Monday, October 11, 2010

Movement specific drill to help improve form


This drill is important to practice for a variety of reasons. First off, it helps with your preparation for the pirouette; where your arms and your lower body are placed. The preparation helps the power of your pirouette. This drill also practices the correct posture and correct weight placement.  It helps to learn how to stay on top of your standing leg, to lessen your chances of falling out of the pirouette and to maintain the correct posture and weight distribution.

 On another note, even though it is more intended to help your technique during your pirouette, it will also help build your range of motion of your hip joint, and will help strengthen the muscles in your feet, calves and gluteus maximus.

1- Stance- This is how you start the pirouette. External rotation from the hip, (if this is a right turn) right leg  behind the left. Your left arm is extended to the side, and your right arm is positioned in a half circle anteriorly.

2-Preparation- Bend your legs 45 degrees and be ready to shoot your right leg into "passe" to your left knee as fast as possible.  Your right foot is in plantar flexion as soon as it leaves the ground.  Your left leg is in a "relevee" /or on the ball of your foot. Be sure to keep hips externally rotated, and hips squared off.

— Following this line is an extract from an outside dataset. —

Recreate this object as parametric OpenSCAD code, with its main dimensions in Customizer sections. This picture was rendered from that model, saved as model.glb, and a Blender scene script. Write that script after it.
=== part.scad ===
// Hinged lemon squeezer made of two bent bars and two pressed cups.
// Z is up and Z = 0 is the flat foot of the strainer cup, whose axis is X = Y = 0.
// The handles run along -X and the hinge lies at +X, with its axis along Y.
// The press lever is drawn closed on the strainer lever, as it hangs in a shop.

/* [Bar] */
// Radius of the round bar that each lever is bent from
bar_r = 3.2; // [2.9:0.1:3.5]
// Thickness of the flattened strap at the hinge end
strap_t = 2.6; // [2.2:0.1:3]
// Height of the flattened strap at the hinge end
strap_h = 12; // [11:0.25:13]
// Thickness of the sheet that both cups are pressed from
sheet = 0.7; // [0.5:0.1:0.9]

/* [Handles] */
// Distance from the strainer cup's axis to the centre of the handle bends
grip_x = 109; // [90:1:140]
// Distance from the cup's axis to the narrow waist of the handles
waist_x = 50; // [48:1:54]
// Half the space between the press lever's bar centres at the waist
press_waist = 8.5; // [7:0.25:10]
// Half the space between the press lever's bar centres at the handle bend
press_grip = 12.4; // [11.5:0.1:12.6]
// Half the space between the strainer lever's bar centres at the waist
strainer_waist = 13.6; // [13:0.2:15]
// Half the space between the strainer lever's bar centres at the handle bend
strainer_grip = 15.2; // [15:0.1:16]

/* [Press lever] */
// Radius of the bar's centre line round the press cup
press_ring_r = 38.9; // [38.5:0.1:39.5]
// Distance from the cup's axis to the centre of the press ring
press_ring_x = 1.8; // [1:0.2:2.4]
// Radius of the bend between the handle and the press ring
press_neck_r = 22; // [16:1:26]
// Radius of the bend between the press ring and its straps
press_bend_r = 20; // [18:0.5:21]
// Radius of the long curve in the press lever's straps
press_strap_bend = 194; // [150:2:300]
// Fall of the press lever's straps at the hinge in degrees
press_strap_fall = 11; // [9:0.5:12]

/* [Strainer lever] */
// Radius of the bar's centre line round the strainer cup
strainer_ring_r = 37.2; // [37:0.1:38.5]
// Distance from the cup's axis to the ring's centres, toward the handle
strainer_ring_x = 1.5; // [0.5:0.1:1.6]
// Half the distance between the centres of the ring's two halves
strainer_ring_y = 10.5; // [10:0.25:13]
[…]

Your leg should never come into medial rotation because ballet dancers are always turned out.  Your left arm comes in to meet your right completing that circle you will make with your arms.

3- Follow Through- Hold that position for a split second (as if you were actually turning and completing the pirouette).  Be sure to keep the standing leg straight, and abdominals tight. Keep your body still, and tall; as if a string was pulling you from the ceiling.

4-Landing- Although you are not turning, coming down from this position helps your landing skills. Gently roll down on the left leg from the ball of your foot to your heal. Eversion and inversion of your feet can lead to injury, so be careful to stay in the middle of your foot as you land. As roll down to your heel, take the right leg and shoot it down behind the left leg, to the position that you started the pirouette. Extend the left arm, and keep the right arm in the same position, in that half circle.

Repeat as many times as needed.  You can even do a few of these drills, a few times in a row, and then go straight into a pirouette. It will help you get into the right mind set of how exactly your body should be moving and feeling in the pirouette.